--- Your objective ---
Repeat exactly the lines of the listing below, please, starting with the first and ending with the line containing "end_step = 0.12; // [0.05:0.01:0.3]"; leave out the rest.

□ □ □

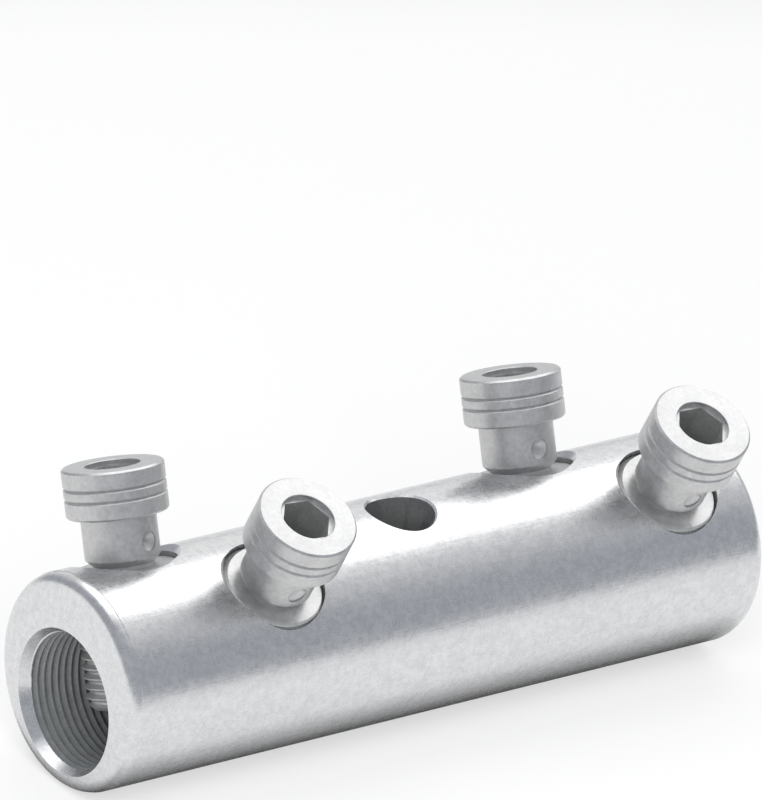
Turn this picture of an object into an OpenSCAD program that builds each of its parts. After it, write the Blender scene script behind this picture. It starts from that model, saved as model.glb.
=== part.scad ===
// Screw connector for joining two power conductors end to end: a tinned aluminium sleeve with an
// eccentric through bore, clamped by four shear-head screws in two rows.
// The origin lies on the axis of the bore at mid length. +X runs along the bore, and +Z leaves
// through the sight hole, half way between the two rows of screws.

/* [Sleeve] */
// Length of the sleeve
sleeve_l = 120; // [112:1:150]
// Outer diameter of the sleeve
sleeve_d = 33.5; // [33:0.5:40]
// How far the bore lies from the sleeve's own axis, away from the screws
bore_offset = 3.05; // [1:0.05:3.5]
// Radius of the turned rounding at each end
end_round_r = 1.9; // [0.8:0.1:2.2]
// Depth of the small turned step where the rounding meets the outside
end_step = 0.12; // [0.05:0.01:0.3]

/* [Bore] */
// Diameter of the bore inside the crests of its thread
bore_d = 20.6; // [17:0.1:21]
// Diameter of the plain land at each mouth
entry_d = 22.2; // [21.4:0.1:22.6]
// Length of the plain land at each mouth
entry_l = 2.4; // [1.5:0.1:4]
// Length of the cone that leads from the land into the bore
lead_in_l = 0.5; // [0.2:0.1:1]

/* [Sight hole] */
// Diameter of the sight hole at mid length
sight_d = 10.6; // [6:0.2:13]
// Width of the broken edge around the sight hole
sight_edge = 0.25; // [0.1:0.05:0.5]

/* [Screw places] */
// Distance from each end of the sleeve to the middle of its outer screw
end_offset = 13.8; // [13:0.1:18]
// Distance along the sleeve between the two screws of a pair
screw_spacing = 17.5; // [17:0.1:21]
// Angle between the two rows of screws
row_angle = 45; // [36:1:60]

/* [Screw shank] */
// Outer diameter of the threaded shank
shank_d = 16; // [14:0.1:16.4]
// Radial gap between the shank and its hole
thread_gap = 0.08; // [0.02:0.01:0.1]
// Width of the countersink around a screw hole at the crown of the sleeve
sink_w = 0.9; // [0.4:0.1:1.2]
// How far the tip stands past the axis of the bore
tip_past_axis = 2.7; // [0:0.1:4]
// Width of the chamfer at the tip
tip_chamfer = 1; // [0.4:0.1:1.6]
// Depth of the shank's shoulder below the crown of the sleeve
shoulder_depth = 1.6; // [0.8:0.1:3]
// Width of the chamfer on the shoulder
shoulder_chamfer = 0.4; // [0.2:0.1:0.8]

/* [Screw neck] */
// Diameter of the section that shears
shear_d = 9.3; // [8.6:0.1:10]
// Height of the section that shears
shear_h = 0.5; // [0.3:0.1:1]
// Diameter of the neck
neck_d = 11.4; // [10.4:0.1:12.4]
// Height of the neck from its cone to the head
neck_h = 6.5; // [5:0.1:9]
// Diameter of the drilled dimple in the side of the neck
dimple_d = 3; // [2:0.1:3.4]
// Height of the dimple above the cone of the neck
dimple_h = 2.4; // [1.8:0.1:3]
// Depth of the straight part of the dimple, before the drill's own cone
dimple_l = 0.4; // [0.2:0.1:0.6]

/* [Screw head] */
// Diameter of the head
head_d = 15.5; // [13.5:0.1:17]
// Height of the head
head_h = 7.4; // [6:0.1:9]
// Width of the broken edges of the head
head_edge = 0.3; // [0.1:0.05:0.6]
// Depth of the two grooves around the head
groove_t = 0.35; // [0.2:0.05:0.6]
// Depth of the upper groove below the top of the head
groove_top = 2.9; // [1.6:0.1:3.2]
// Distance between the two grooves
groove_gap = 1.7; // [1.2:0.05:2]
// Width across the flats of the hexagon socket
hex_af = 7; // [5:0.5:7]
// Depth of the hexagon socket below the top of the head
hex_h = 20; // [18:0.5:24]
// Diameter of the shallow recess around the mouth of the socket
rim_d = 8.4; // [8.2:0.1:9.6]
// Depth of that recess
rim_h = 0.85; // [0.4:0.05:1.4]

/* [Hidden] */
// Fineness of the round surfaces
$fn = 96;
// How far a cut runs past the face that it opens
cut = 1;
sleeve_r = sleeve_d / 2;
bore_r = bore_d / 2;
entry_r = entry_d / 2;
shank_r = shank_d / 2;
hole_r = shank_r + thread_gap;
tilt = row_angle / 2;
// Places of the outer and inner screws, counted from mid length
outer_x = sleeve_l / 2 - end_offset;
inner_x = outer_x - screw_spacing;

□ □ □

--- Solution ---
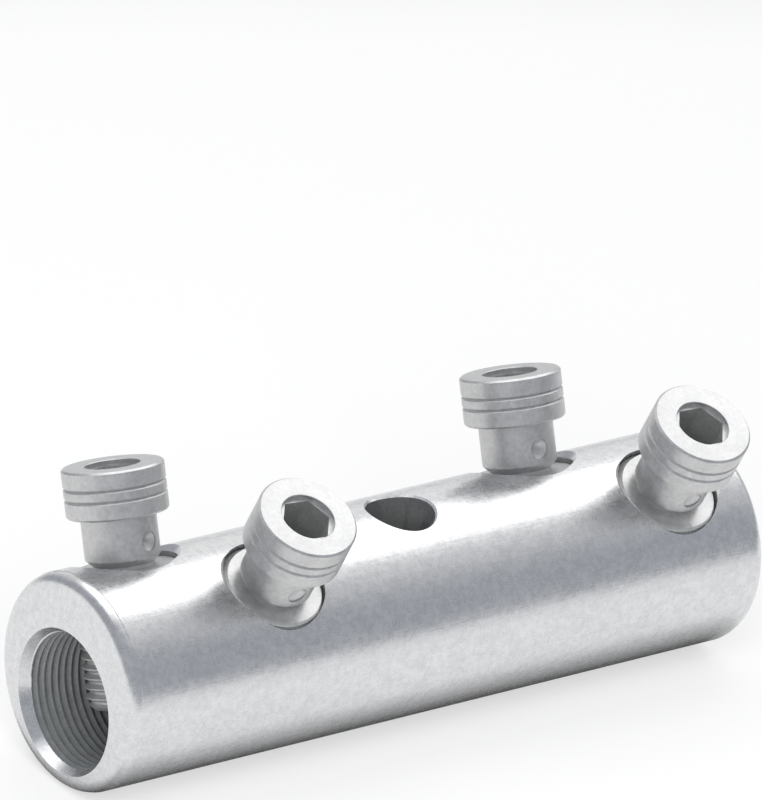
Turn this picture of an object into an OpenSCAD program that builds each of its parts. After it, write the Blender scene script behind this picture. It starts from that model, saved as model.glb.
=== part.scad ===
// Screw connector for joining two power conductors end to end: a tinned aluminium sleeve with an
// eccentric through bore, clamped by four shear-head screws in two rows.
// The origin lies on the axis of the bore at mid length. +X runs along the bore, and +Z leaves
// through the sight hole, half way between the two rows of screws.

/* [Sleeve] */
// Length of the sleeve
sleeve_l = 120; // [112:1:150]
// Outer diameter of the sleeve
sleeve_d = 33.5; // [33:0.5:40]
// How far the bore lies from the sleeve's own axis, away from the screws
bore_offset = 3.05; // [1:0.05:3.5]
// Radius of the turned rounding at each end
end_round_r = 1.9; // [0.8:0.1:2.2]
// Depth of the small turned step where the rounding meets the outside
end_step = 0.12; // [0.05:0.01:0.3]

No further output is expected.